> _Do this_
Repeat the lines below exactly as written, please, from the line with "for wearer_side in" to the line with "for corner in", both lines included, and no others.

─── Data lines

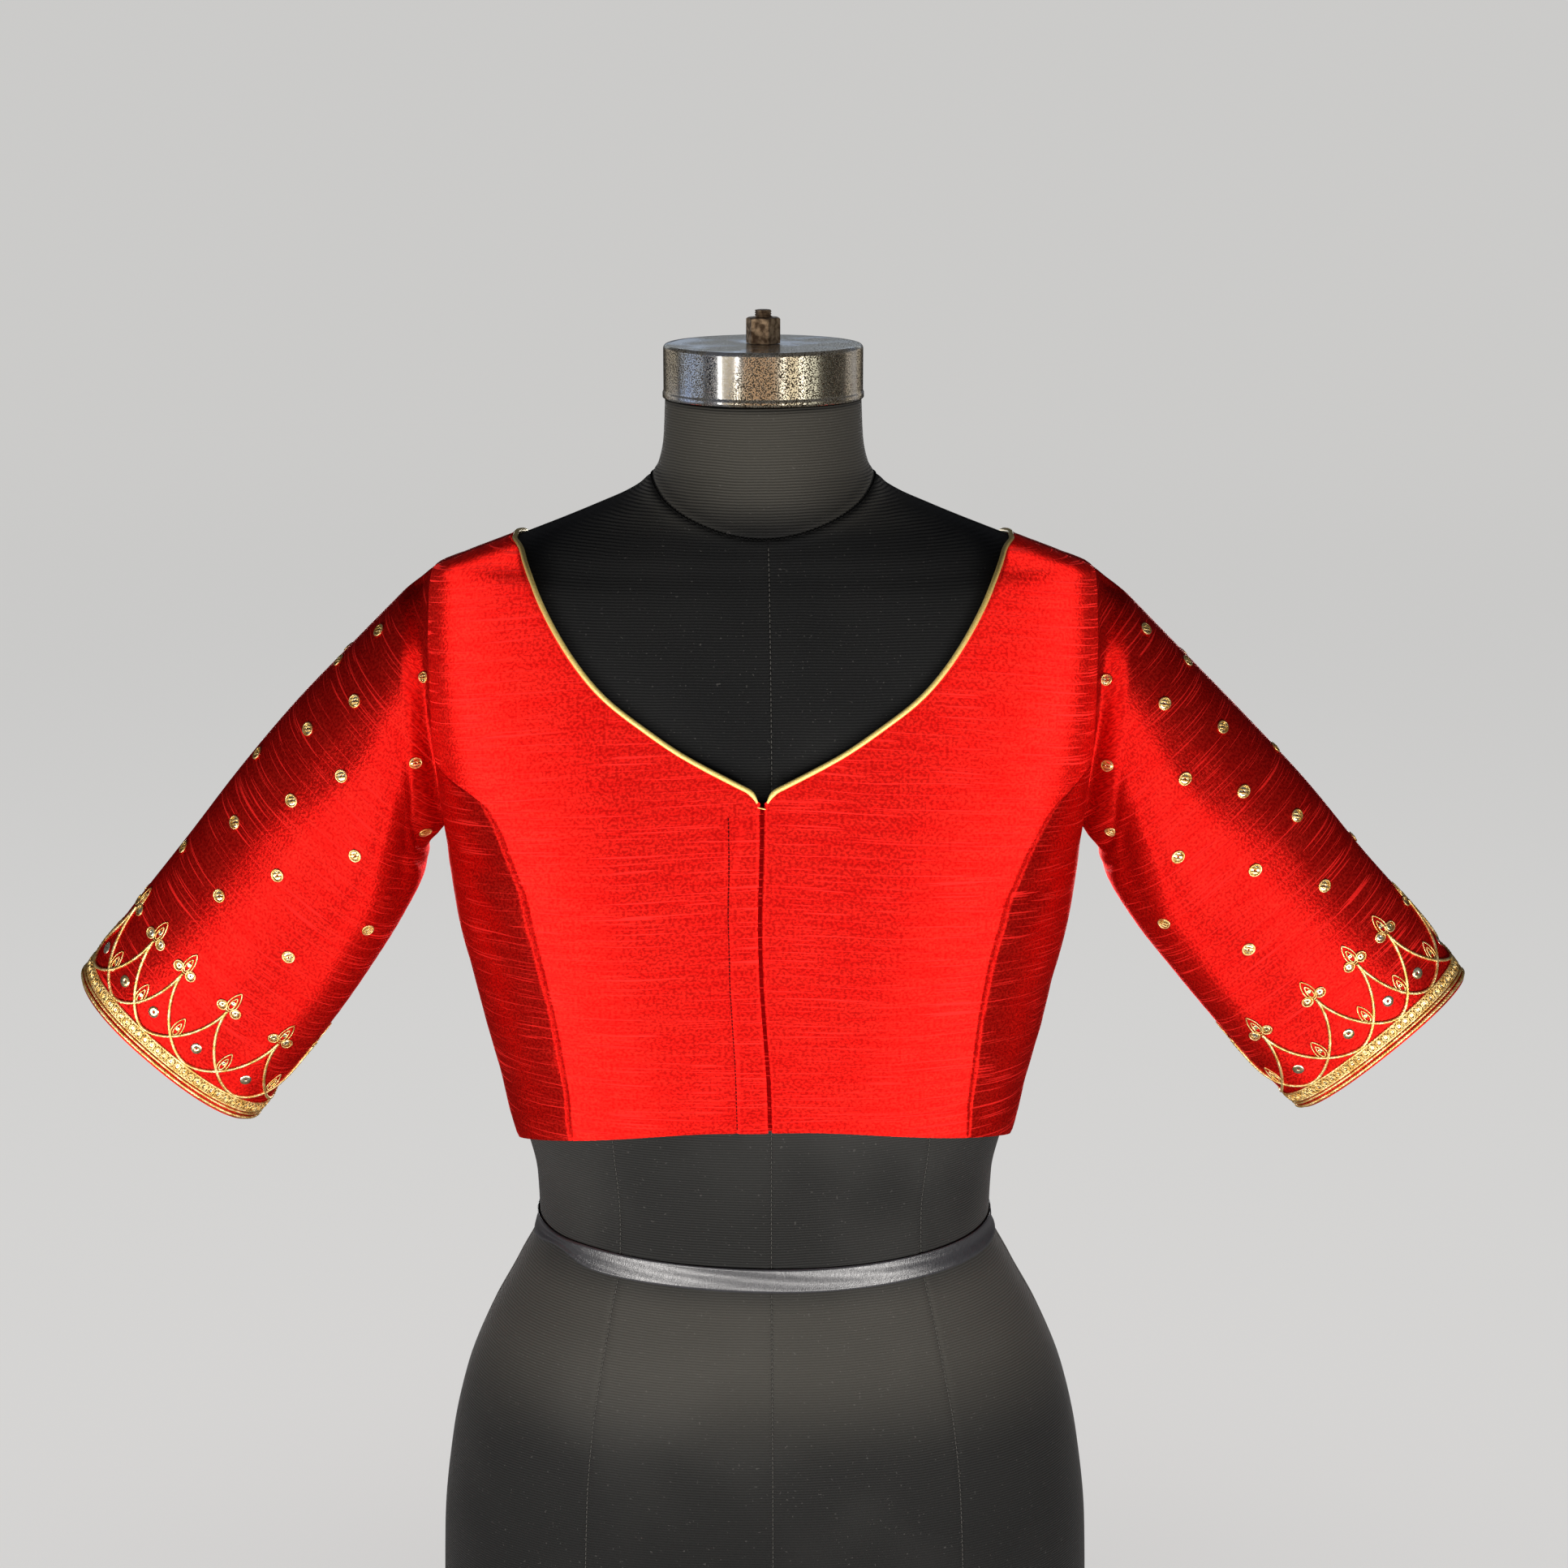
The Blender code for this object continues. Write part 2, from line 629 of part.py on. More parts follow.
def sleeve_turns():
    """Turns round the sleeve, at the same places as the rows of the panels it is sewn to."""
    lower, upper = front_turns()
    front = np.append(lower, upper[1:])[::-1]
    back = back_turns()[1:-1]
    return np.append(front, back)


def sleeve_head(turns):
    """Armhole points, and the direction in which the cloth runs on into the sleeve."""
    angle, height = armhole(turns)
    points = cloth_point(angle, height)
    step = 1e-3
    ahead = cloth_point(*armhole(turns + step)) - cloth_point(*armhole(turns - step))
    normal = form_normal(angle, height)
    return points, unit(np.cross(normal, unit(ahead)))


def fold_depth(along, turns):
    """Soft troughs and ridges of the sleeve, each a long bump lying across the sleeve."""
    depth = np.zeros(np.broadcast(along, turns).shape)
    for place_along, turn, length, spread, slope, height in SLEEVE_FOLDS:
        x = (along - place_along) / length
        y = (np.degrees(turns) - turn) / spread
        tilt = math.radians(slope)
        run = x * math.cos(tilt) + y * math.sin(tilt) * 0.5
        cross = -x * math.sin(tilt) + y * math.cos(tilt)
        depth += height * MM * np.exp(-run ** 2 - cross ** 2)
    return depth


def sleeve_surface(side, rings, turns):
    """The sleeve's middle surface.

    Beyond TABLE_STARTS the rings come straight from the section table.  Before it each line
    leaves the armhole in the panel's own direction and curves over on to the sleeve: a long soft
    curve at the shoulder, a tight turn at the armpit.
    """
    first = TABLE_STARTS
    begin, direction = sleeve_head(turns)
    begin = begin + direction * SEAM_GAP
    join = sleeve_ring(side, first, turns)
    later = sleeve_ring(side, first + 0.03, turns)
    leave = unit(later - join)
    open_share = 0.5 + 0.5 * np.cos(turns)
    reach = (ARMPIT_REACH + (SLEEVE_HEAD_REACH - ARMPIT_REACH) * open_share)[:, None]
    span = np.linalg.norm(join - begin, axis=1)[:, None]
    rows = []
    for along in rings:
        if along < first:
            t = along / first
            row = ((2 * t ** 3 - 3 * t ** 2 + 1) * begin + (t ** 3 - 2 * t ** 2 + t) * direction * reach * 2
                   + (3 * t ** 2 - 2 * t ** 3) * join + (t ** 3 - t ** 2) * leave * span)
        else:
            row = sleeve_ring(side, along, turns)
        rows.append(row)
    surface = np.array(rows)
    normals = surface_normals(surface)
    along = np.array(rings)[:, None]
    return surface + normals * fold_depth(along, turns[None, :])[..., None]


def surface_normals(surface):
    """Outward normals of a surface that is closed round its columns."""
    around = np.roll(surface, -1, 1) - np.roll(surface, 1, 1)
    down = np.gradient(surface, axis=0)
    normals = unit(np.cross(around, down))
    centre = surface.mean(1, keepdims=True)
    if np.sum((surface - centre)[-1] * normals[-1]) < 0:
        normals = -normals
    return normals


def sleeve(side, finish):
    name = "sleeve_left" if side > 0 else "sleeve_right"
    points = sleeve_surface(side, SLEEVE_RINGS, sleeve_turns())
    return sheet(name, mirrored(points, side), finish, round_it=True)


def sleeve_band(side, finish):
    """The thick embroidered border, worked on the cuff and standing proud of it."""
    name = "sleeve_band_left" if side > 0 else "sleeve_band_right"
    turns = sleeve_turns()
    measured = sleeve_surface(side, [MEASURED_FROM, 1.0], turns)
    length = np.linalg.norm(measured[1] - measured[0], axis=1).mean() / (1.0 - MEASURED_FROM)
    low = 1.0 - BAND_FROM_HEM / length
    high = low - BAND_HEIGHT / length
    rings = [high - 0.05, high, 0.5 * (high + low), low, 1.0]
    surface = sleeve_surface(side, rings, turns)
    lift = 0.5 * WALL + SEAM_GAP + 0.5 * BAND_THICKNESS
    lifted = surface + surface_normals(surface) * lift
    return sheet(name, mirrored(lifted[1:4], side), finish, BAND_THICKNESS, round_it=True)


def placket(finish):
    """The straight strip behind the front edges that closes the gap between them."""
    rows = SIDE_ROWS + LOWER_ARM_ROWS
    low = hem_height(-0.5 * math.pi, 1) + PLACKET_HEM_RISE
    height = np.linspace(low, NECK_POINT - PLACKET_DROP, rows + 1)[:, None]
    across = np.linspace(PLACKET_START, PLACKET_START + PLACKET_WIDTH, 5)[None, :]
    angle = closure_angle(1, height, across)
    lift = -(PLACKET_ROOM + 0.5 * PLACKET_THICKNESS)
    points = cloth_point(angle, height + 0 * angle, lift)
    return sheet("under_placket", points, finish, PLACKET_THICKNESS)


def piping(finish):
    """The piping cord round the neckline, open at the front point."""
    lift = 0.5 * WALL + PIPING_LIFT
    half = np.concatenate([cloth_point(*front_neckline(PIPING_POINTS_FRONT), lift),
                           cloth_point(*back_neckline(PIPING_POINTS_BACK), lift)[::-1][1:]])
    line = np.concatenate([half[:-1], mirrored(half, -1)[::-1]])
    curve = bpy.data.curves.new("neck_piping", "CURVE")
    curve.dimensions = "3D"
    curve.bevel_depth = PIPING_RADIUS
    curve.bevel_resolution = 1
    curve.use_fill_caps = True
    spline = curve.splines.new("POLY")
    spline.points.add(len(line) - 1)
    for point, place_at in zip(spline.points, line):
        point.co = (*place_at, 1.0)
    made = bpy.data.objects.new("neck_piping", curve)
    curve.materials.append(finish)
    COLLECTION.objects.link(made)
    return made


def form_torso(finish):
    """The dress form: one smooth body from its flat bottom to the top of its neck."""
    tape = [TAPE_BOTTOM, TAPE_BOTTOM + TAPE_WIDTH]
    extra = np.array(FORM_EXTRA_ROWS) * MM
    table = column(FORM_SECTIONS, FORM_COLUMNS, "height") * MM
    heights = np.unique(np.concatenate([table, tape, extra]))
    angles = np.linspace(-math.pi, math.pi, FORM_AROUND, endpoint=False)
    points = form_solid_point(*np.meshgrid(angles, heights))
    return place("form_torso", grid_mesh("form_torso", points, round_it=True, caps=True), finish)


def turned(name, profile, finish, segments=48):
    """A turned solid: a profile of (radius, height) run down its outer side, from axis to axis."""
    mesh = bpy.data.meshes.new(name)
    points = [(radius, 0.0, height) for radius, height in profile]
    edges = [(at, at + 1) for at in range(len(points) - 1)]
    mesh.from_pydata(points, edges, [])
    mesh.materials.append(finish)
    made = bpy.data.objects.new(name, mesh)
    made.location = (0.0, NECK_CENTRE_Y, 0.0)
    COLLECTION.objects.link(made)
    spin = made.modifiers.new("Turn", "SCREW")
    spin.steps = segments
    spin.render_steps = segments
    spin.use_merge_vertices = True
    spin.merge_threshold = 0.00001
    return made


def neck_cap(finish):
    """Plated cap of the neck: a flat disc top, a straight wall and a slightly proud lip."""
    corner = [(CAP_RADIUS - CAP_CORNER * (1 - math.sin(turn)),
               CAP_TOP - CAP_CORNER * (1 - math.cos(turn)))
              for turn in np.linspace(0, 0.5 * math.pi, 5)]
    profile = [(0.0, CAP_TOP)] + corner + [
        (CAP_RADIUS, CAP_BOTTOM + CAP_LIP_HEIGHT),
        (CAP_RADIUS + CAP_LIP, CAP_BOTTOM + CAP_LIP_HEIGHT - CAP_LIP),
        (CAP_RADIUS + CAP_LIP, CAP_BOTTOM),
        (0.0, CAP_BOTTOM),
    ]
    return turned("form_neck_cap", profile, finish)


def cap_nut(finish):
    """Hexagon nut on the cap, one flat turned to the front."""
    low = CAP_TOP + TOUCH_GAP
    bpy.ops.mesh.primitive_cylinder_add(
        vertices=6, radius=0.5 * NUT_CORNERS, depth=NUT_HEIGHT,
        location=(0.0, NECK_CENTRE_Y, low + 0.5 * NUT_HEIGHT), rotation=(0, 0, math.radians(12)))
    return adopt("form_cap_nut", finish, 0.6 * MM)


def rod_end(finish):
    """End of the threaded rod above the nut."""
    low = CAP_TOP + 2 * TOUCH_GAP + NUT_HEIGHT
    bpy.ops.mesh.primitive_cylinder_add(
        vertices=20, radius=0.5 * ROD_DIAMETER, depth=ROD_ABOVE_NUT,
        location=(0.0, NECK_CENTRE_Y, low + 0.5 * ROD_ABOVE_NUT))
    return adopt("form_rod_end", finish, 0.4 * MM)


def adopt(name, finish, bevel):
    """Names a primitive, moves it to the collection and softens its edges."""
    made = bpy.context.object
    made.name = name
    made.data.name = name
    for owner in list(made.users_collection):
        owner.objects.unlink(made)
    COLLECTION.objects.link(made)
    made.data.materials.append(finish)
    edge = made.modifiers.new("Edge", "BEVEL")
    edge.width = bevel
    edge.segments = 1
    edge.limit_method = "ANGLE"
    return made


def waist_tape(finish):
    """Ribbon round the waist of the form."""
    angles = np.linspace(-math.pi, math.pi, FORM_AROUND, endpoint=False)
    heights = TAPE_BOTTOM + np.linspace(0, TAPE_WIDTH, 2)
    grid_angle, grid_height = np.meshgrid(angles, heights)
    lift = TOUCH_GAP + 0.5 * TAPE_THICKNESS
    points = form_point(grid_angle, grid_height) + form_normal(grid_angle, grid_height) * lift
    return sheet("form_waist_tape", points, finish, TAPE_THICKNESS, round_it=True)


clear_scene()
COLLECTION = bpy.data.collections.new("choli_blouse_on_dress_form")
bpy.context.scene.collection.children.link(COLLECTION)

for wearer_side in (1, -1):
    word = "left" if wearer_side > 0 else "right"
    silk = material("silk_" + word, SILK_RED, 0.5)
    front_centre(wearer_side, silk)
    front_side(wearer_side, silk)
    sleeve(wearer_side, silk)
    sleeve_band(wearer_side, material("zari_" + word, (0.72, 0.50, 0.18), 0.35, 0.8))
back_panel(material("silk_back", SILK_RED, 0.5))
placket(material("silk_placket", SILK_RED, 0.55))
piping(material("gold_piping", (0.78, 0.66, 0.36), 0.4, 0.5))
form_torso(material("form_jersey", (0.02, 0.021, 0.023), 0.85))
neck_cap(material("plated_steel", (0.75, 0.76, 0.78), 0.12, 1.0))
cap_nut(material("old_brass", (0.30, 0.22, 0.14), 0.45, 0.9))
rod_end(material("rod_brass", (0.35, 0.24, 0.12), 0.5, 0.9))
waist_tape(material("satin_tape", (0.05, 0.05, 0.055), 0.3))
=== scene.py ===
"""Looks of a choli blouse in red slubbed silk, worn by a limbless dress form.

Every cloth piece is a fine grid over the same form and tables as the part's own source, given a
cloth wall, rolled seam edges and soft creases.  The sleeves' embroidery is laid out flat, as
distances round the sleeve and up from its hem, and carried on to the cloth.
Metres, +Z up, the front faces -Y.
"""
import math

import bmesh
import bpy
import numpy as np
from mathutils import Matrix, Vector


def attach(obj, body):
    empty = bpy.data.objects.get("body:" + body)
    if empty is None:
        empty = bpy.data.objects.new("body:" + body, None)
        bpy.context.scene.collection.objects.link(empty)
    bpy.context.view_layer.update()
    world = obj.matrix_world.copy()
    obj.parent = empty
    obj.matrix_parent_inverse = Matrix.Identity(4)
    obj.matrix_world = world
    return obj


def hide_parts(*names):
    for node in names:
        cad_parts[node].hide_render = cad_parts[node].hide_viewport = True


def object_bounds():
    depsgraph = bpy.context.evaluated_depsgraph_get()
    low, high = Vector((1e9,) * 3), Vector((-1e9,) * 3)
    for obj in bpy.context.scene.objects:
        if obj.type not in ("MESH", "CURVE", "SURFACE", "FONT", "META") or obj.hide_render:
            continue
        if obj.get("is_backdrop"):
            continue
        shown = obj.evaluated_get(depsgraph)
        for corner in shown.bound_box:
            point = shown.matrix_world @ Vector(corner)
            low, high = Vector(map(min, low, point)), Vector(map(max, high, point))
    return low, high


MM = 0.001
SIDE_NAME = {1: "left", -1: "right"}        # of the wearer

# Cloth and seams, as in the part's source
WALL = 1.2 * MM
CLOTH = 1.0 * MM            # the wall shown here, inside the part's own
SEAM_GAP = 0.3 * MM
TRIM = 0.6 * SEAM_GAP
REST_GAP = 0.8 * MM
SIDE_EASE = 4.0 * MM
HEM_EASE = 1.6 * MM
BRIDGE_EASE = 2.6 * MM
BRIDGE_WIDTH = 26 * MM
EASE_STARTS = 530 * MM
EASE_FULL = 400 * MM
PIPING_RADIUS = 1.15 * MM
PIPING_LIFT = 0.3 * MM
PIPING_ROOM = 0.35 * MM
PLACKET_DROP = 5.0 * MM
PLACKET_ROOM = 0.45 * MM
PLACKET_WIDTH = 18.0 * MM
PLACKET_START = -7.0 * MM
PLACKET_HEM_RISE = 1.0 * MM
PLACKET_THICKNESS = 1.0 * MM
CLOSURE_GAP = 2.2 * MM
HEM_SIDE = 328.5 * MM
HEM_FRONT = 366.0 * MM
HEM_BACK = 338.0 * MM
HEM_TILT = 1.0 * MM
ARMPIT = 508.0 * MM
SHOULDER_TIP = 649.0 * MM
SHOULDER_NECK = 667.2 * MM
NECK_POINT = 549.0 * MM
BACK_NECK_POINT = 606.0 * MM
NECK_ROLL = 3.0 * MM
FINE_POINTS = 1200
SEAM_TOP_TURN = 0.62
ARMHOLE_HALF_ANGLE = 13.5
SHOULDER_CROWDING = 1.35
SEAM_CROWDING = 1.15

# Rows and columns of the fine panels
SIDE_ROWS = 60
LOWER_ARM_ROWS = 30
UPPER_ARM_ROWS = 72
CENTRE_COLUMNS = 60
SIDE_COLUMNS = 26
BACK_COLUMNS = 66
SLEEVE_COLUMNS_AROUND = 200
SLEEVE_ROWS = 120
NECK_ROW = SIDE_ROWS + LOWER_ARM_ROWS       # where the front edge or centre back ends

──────

> _Completed task_
for wearer_side in (1, -1):
    word = "left" if wearer_side > 0 else "right"
    silk = material("silk_" + word, SILK_RED, 0.5)
    front_centre(wearer_side, silk)
    front_side(wearer_side, silk)
    sleeve(wearer_side, silk)
    sleeve_band(wearer_side, material("zari_" + word, (0.72, 0.50, 0.18), 0.35, 0.8))
back_panel(material("silk_back", SILK_RED, 0.5))
placket(material("silk_placket", SILK_RED, 0.55))
piping(material("gold_piping", (0.78, 0.66, 0.36), 0.4, 0.5))
form_torso(material("form_jersey", (0.02, 0.021, 0.023), 0.85))
neck_cap(material("plated_steel", (0.75, 0.76, 0.78), 0.12, 1.0))
cap_nut(material("old_brass", (0.30, 0.22, 0.14), 0.45, 0.9))
rod_end(material("rod_brass", (0.35, 0.24, 0.12), 0.5, 0.9))
waist_tape(material("satin_tape", (0.05, 0.05, 0.055), 0.3))
=== scene.py ===
"""Looks of a choli blouse in red slubbed silk, worn by a limbless dress form.

Every cloth piece is a fine grid over the same form and tables as the part's own source, given a
cloth wall, rolled seam edges and soft creases.  The sleeves' embroidery is laid out flat, as
distances round the sleeve and up from its hem, and carried on to the cloth.
Metres, +Z up, the front faces -Y.
"""
import math

import bmesh
import bpy
import numpy as np
from mathutils import Matrix, Vector


def attach(obj, body):
    empty = bpy.data.objects.get("body:" + body)
    if empty is None:
        empty = bpy.data.objects.new("body:" + body, None)
        bpy.context.scene.collection.objects.link(empty)
    bpy.context.view_layer.update()
    world = obj.matrix_world.copy()
    obj.parent = empty
    obj.matrix_parent_inverse = Matrix.Identity(4)
    obj.matrix_world = world
    return obj


def hide_parts(*names):
    for node in names:
        cad_parts[node].hide_render = cad_parts[node].hide_viewport = True


def object_bounds():
    depsgraph = bpy.context.evaluated_depsgraph_get()
    low, high = Vector((1e9,) * 3), Vector((-1e9,) * 3)
    for obj in bpy.context.scene.objects:
        if obj.type not in ("MESH", "CURVE", "SURFACE", "FONT", "META") or obj.hide_render:
            continue
        if obj.get("is_backdrop"):
            continue
        shown = obj.evaluated_get(depsgraph)
        for corner in shown.bound_box:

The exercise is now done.